I know I need to figure out what my own expectations are. Then I need to make a plan on how to fulfill them. Sometimes it'd be great if the universe would just send a blatant sign. Or helping hand. Just something to get me going.

Wednesday, May 15, 2013

Walls

Finding yourself facing a wall is not the obstacle. The obstacle is in letting yourself believe there's no way to climb it.

As it so happens, I've been 'walling.' Lately, all around in my life, I turn and find a wall. It's discouraging. It goes from trying to believe and hold on to the idea that things will turn out how they're suppose to, to start feeling as though every wall against you, is a personal attack.

Yesterday, when confronted with just one more heavy brick, I felt like throwing in the towel on it all. It seemed like the last straw I could carry. The last slap in the face from the universe I could take with any amount of grace. Almost like a cruel joke. It made me begin to wonder why I just keep trying so hard when it feels like all I do is fail.

And that question starts a cascading flow of negative thoughts about who I am and what I'm really doing with my life; it un-dams any stability I've built for myself and it ends up isolating me. Looking back, I've realized far too many times in the past, I've given up - I've let the bricks and the walls define me and stop me.

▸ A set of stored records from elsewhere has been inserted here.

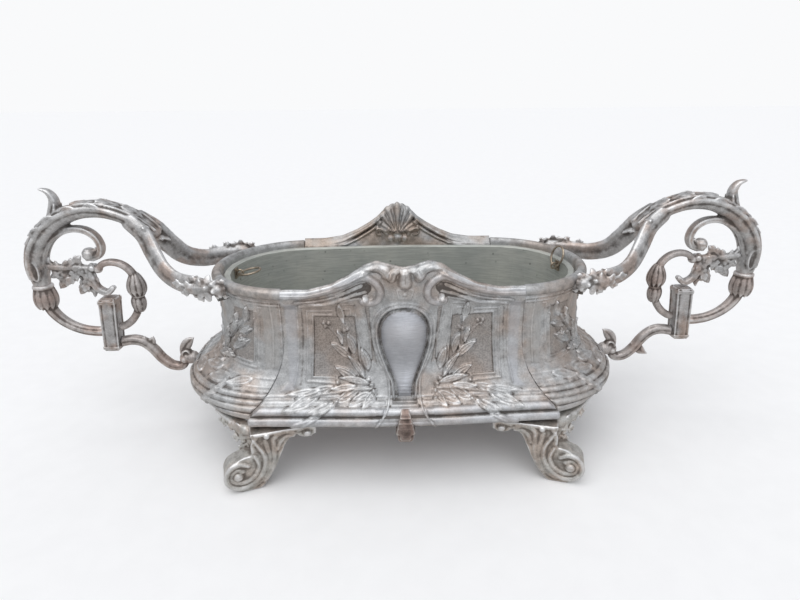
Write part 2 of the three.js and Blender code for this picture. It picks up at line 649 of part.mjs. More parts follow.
/** One prong of the fork; hand is -1 at the front and 1 at the back. */
function prong(hand) {
  const sag = hand > 0 ? BACK_SAG : 0;
  const stations = [
    [172, 6, 150, 4, 6], [163.5, 8.5, 142.2, 4, 6.6], [157.4, 13.5, 132 - sag, 3.6, 7], [150, 20, 122.4 - sag, 3.4, 6.8],
    [140, 27.5, 117.6 - sag, 3.4, 6.4], [129, 34.5, 117 - sag, 3.6, 6.2], [117, FORK_SPREAD, 117.2 - sag, 4, 5.8],
  ];
  return sweep(stations.map(([x, y, z, w, h]) => [x, hand * y, z, w, h]), 8, 6, vec(0.45, hand * 0.9, 0));
}

/** Bunch of blossom that covers the end of a prong. */
function blossom(hand) {
  const y = hand * (FORK_SPREAD + 1);
  const z = hand > 0 ? 117.4 - BACK_SAG : 117.4;
  return [
    ellipsoid([14.5, 6.6, 8], [118.6, y, z], 8, 5),
    ellipsoid([5.8, 5, 5.8], [111, y + hand * 3.4, z - 0.4], 6, 4),
    ellipsoid([6.4, 5, 6.2], [121, y + hand * 3.6, z + 2], 6, 4),
  ];
}

/** Boss under a bunch of blossom that takes the prong's screw. */
function prongBoss(hand) {
  return bar(...prongScrewLine(hand, 50, 61), 3.1, 8);
}

/** Strap of the arm, from the fork over its crown and down to the collar. */
function armStrap() {
  const stations = [
    [160, 0, 141, 8.6, 4.6], [167.5, 0, 147.8, 9.6, 5], [176, 0, 152.4, 10, 5.2], [186, 0, 155.8, 10, 5.4],
    [196, 0, 156.8, 10, 5.6], [206, 0, 155.4, 9.8, 5.6], [216, 0, 151.4, 9.4, 5.6], [225, 0, 145.4, 9, 6],
    [232, 0, 138, 8.6, 6.4], [237.4, 0, 129, 8.2, 6.6], [240, 0, 118, 7.4, 6.6], [COLLAR[0], 0, COLLAR[1] + 0.5, 6.6, 6.2],
  ];
  return sweep(stations, 13, 8);
}

/** Curled tip that rises from the outer end of the arm. */
function horn() {
  const stations = [[222, 0, 149, 5, 5], [219.6, 0, 158, 4.4, 3.6], [218.8, 0, 164, 4, 2.6], [221.4, 0, 168.6, 3.6, 1.6], [226.6, 0, 170.6, 2.6, 0.7]];
  return sweep(stations, 6, 6);
}

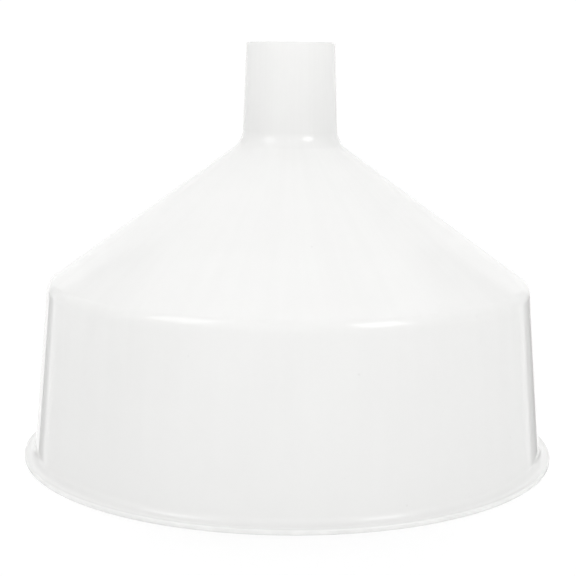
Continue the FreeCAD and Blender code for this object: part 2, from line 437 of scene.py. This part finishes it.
lift = add_node(room, "ShaderNodeMapRange", {"interpolation_type": "SMOOTHSTEP"}, {
    "Value": up, "From Min": OVERHEAD_FADE[0], "From Max": OVERHEAD_FADE[1],
    "To Min": 1.0, "To Max": OVERHEAD}).outputs[0]
glow = add_node(room, "ShaderNodeBackground", inputs={"Color": all_round, "Strength": lift})
add_node(room, "ShaderNodeOutputWorld", inputs={"Surface": glow.outputs[0]})

# ---------------------------------------------------------------------------------------
# Two square soft lights stand in front of the funnel, one to each side. They give the two
# bright lines on the shoulder and the two on the neck.


def soft_light(name, azimuth, elevation, distance, size, power):
    """A square soft light that faces the funnel. Azimuth 0 is in front, 90 at the right."""
    turn = math.radians(azimuth)
    tilt = math.radians(elevation)
    way = Vector((math.sin(turn) * math.cos(tilt), -math.cos(turn) * math.cos(tilt),
                  math.sin(tilt)))
    aim = Vector((0, 0, height / 2))
    bpy.ops.object.light_add(type="AREA", location=aim + way * distance)
    light = bpy.context.object
    light.name = name
    light.data.size = size
    light.data.energy = power
    light.rotation_euler = way.to_track_quat("Z", "Y").to_euler()


soft_light("soft_left", azimuth=-54, elevation=39, distance=0.8, size=0.34, power=0.75)
soft_light("soft_right", azimuth=45.5, elevation=34.5, distance=1.2, size=0.44, power=1.9)

# ---------------------------------------------------------------------------------------
# The camera looks slightly down on the funnel from the front, from a little under its tip.

CAMERA_BACK = 0.62123
CAMERA_UP = 0.18443
CAMERA_SIDE = -0.0003
CAMERA_PITCH = math.radians(9.698)
CAMERA_ROLL = math.radians(0.540)
LENS = 81.5                         # its focal length and its frame's width in millimetres
FRAME_WIDTH = 36
SEES_AS_FAR_AS = 100                # past the table's far edge

bpy.ops.object.camera_add(location=(CAMERA_SIDE, -CAMERA_BACK, CAMERA_UP))
camera = bpy.context.object
camera.data.sensor_width = FRAME_WIDTH
camera.data.lens = LENS
camera.data.clip_end = SEES_AS_FAR_AS
pitched = Matrix.Rotation(right_angle - CAMERA_PITCH, 4, "X")
rolled = Matrix.Rotation(CAMERA_ROLL, 4, "Z")
camera.rotation_euler = (pitched @ rolled).to_euler()
bpy.context.scene.camera = camera
bpy.context.scene.view_settings.view_transform = "Standard"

I don't know what happened (maybe just a good night's sleep), but somehow this morning I woke up and realized all the work and changes I've been making aren't worth throwing the towel in on quite yet. I still have an end game, where I'm at now was never meant to be it, and it's just a matter of being able to keep going. One more brick on the wall is nothing. It just means a little more work to get to the top - and since I knew I wasn't done yet, it's that much easier to continue to climb.